BacDMS: Bakterielle Umwandlungen von Dimethylsulfoniumpropionat im Weddelmeer
Dimethylsulfide (DMS) is a climate-relevant trace gas of marine origin that acts as a precursor of cloud condensation nuclei in the atmosphere. The Southern Ocean is recognized as a region of significant sea-to-air transfer of DMS. Hotspots of DMS production were detected close to the Antarctic continent and in the zone of seasonal sea ice melting. Model simulations revealed that the perturbation of ocean-atmosphere DMS fluxes can alter the cloud coverage and, thereby, potentially affect the atmospheric radiative balance. Consequently, understanding and predicting marine DMS production is critical to future climate change scenarios. DMS is produced in the surface ocean by the bacterial degradation of phytoplankton-derived dimethylsulfoniopropionate (DMSP). Bacterial DMSP degradation occurrs via two competing, enzymatically mediated pathways: the demethylation pathway and the cleavage pathway. Since only the cleavage pathway results in the production of DMS, a better understanding of environmental factors and genetic capabilities that control the balance between the two pathways is of high importance to assess the regulation of biologically driven DMS fluxes from the ocean to the atmosphere. While global-scale implications of marine DMSP cycling had been recognized for more than 30 years, only recently developed methods in molecular biology and ‟omics” approaches identified genes involved in the bacterial DMSP metabolism and provided insight into their phylogenetic distribution. To date, our understanding of DMSP cycling is largely derived from studies conducted at low- and mid-latitudes, while the knowledge on polar oceans is very limited. The analysis of the bacterial community composition in the Weddell Sea by means of 16S rRNA amplicon sequencing revealed high abundances of potentially DMS-producing bacterial groups like the Roseobacter clade und SAR11.
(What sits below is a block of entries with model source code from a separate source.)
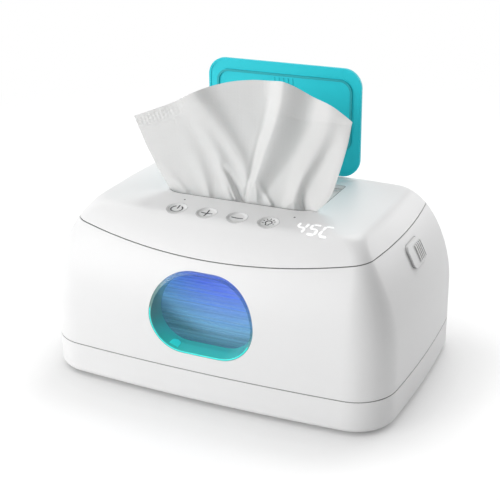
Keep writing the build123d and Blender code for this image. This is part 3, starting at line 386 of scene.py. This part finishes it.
# ---------------------------------------------------------------- mesh helpers
def piece(name, points, faces, body, material, smooth=True):
    """Mesh piece from points in metres, riding on a body."""
    mesh = bpy.data.meshes.new(name)
    mesh.from_pydata(points, [], faces)
    mesh.update()
    if smooth:
        mesh.shade_smooth()
    mesh.materials.append(material)
    made = bpy.data.objects.new(name, mesh)
    scene.collection.objects.link(made)
    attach(made, body)
    return made


def grid_faces(rows, columns, closed=False):
    """Quads of a grid of points, row by row."""
    across = columns if closed else columns - 1
    return [
        (r * columns + c, r * columns + (c + 1) % columns, (r + 1) * columns + (c + 1) % columns, (r + 1) * columns + c)
        for r in range(rows - 1)
        for c in range(across)
    ]


def along(line, t):
    """Point at a share t of a line's length."""
    lengths = [hypot(b[0] - a[0], b[1] - a[1]) for a, b in zip(line, line[1:])]
    left = t * sum(lengths)
    for (a, b), length in zip(zip(line, line[1:]), lengths):
        if left <= length:
            share = left / length
            return tuple(p + (q - p) * share for p, q in zip(a, b))
        left -= length
    return line[-1]


def smoothed(line, count=60):
    """The line as an even row of points with its corners eased."""
    points = [along(line, i / (count - 1)) for i in range(count)]
    for _ in range(6):
        inner = [
            tuple((a + 2 * b + c) / 4 for a, b, c in zip(points[i - 1], points[i], points[i + 1]))
            for i in range(1, count - 1)
        ]
        points = [points[0], *inner, points[-1]]
    return points


# ---------------------------------------------------------------- the wipe drawn through the opening
# lines in mm, (x, z) on the upright plane through y = wipe_plane
wipe_plane = -24.0
wipe_lean = 0.03
wipe_left = smoothed([(-52.3, 125.0), (-60.5, 137.9), (-67.5, 150.5), (-72.1, 161.1), (-76.0, 170.0)])
wipe_right = smoothed(
    [(55.9, 124.6), (61.3, 129.3), (64.4, 134.0), (67.4, 141.8), (69.3, 148.4), (73.2, 161.3), (76.0, 171.9),
     (78.6, 186.3)]
)
wipe_top = smoothed(
    [(-76.0, 170.0), (-61.7, 175.9), (-45.8, 182.9), (-33.8, 188.9), (-20.9, 196.5), (-4.9, 202.1), (11.9, 205.5),
     (24.0, 206.1), (39.2, 203.8), (52.0, 200.0), (63.7, 195.2), (72.2, 190.6), (78.6, 186.3)]
)
wipe_foot = smoothed([(-52.3, 125.0), (-48.7, 122.6), (-31.6, 122.0), (4.0, 121.6), (46.0, 122.0), (55.9, 124.6)])
# folds: line, crest's offset to its right, height, left width and right width, each at its foot and end
wipe_folds = (
    ([(6.3, 123.0), (10.9, 141.1), (17.1, 162.2), (23.1, 179.7), (26.1, 193.3), (26.7, 207.0)],
     (1.2, 5.0), (7.0, 11.0), (1.8, 7.5), (9.0, 22.0)),
    ([(8.0, 128.1), (1.7, 147.5), (-6.3, 158.4), (-16.6, 170.0), (-28.1, 181.5), (-37.4, 190.5)],
     (1.0, 4.0), (2.4, 5.0), (2.2, 9.0), (3.5, 11.0)),
    ([(-8.3, 123.2), (-11.2, 134.9), (-14.0, 145.5), (-20.3, 156.7), (-28.4, 167.6), (-38.1, 180.6)],
     (1.2, 3.0), (3.8, 2.5), (2.2, 8.0), (3.4, 9.0)),
    ([(-23.8, 123.2), (-27.2, 135.0), (-32.4, 145.4), (-37.0, 153.6), (-43.0, 166.0)],
     (1.0, 3.0), (3.2, 0.8), (2.4, 9.0), (3.2, 9.0)),
    ([(-40.1, 123.8), (-46.0, 129.1), (-53.2, 136.1), (-60.0, 144.0)],
     (0.0, 0.0), (2.2, 0.3), (2.4, 6.0), (2.6, 6.0)),
    ([(2.4, 123.7), (-1.7, 132.0), (-6.5, 138.9), (-10.9, 144.7)],
     (0.0, 0.0), (-3.4, -1.2), (1.6, 2.4), (1.8, 2.6)),
    ([(-2.4, 123.7), (-6.0, 132.0), (-9.5, 140.0)],
     (0.0, 0.0), (2.0, 0.4), (0.9, 1.4), (1.0, 1.4)),
    ([(14.0, 127.1), (21.7, 141.0), (34.7, 161.4), (43.2, 181.0), (47.1, 201.6)],
     (1.5, 4.0), (-2.7, -4.5), (6.5, 15.0), (4.6, 10.0)),
    ([(35.4, 123.4), (39.1, 136.3), (46.5, 153.2), (54.3, 170.8), (58.7, 188.6), (59.6, 198.0)],
     (1.5, 4.0), (4.6, 5.4), (4.2, 10.0), (4.0, 9.0)),
    ([(46.0, 123.8), (43.6, 132.6), (47.8, 143.9), (57.3, 156.7), (65.5, 170.1), (69.4, 182.6)],
     (1.0, 1.0), (-3.6, -0.1), (1.4, 5.0), (3.0, 7.0)),
    ([(22.9, 123.2), (18.3, 130.2), (13.7, 137.1)],
     (0.0, 0.0), (2.6, 0.5), (1.5, 2.6), (1.8, 2.8)),
    ([(55.5, 124.0), (66.0, 141.0), (72.0, 158.0), (78.0, 186.0)],
     (0.0, 0.0), (1.5, 10.0), (5.0, 15.0), (6.0, 8.0)),
    ([(3.9, 123.0), (8.1, 141.1), (13.4, 162.2), (18.6, 179.7), (20.8, 193.3)],
     (0.0, 0.0), (-2.2, -0.6), (1.3, 2.4), (1.2, 2.0)),
)
wipe_folds = [(smoothed(line, 30), *rest) for line, *rest in wipe_folds]


def fold_height(x, z):
    """How far the sheet stands out at points of its plane, in mm."""
    total = np.zeros_like(x)
    for line, *spread in wipe_folds:
        near = np.full_like(x, 1e9)
        share, offset = np.zeros_like(x), np.zeros_like(x)
        for i in range(len(line) - 1):
            (ax, az), (bx, bz) = line[i], line[i + 1]
            dx, dz = bx - ax, bz - az
            length = hypot(dx, dz)
            t = np.clip(((x - ax) * dx + (z - az) * dz) / length**2, 0.0, 1.0)
            gap = np.hypot(x - ax - t * dx, z - az - t * dz)
            closer = gap < near
            near = np.where(closer, gap, near)
            share = np.where(closer, (i + t) / (len(line) - 1), share)
            side = np.sign(dz * (x - ax) - dx * (z - az))
            offset = np.where(closer, gap * side, offset)
        shift, height, left_width, right_width = ((low + (high - low) * share) for low, high in spread)
        offset = offset - shift
        width = np.where(offset < 0, left_width, right_width)
        total += height * np.exp(-((offset / width) ** 2))
    rise = np.clip((z - 124) / 60, 0.0, 1.0)
    return total - 0.3 * x * rise


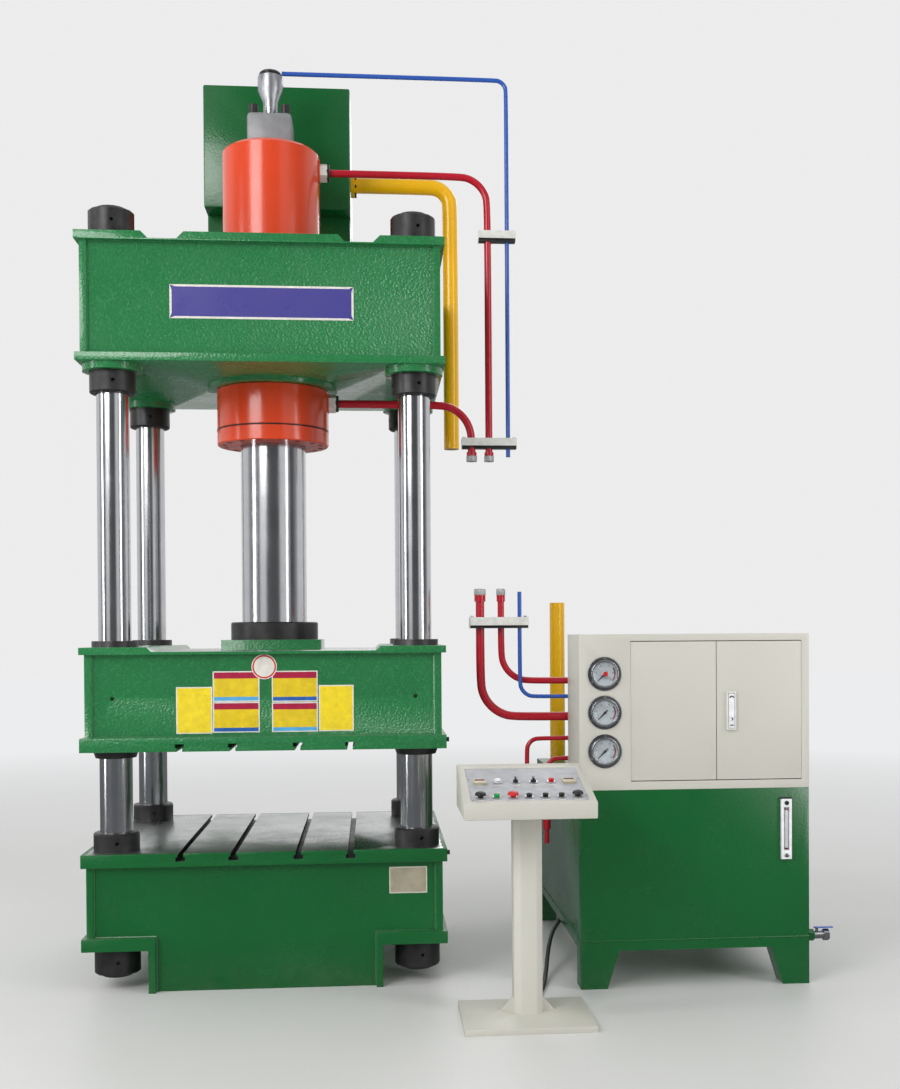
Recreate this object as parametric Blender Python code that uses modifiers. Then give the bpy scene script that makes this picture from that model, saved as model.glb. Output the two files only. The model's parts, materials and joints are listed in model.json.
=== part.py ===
"""Four-column hydraulic press with its power unit and control console.

Metres, +Z up. The origin is on the floor under the ram's axis, the front faces -Y.
"""

import math

import bmesh
import bpy
from mathutils import Matrix, Vector

# Clearances and overruns
SEAT = 0.0003
RUNNING = 0.0006
OVERRUN = 0.01
SINK = 0.004
MERGE = 0.00001
FLAT_ANGLE = math.radians(0.1)

# Sides of round pieces
COLUMN_SIDES = 16
BARREL_SIDES = 24
GAUGE_SIDES = 16
PIPE_SIDES = 12
SMALL_SIDES = 12
HOLE_SIDES = 8
SPANNER_SIDES = 6
HEXAGON_SIDES = 6
BEND_STEPS = 5
SMOOTH_ANGLE = math.radians(40)
HEIGHT_DIGITS = 6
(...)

In the proposed project, we want to apply state-of-the-art methods in molecular biology combined with bioinformatics tools to
analyse the environmental regulation of bacterial DMSP degradation
investigate the diversity and taxonomy of DMSP-degrading bacteria,
analyse the gene inventory for DMSP transformations and
characterize metabolic and ecological strategies of keystone species in the Weddell Sea.
Seawater samples collected along the Eastern Weddell Sea ice shelf, the Filchner-Ronne ice shelf and in the Weddell Gyre will be analyzed. Expected results will expand the knowledge on DMSP transformations by Antarctic bacterioplankton and its control by the polar marine environment. An improved mechanistic understanding of bacterial DMSP degradation in the Weddell Sea will contribute to reliable projections of marine DMS emissions in the Southern Ocean under future climate scenarios.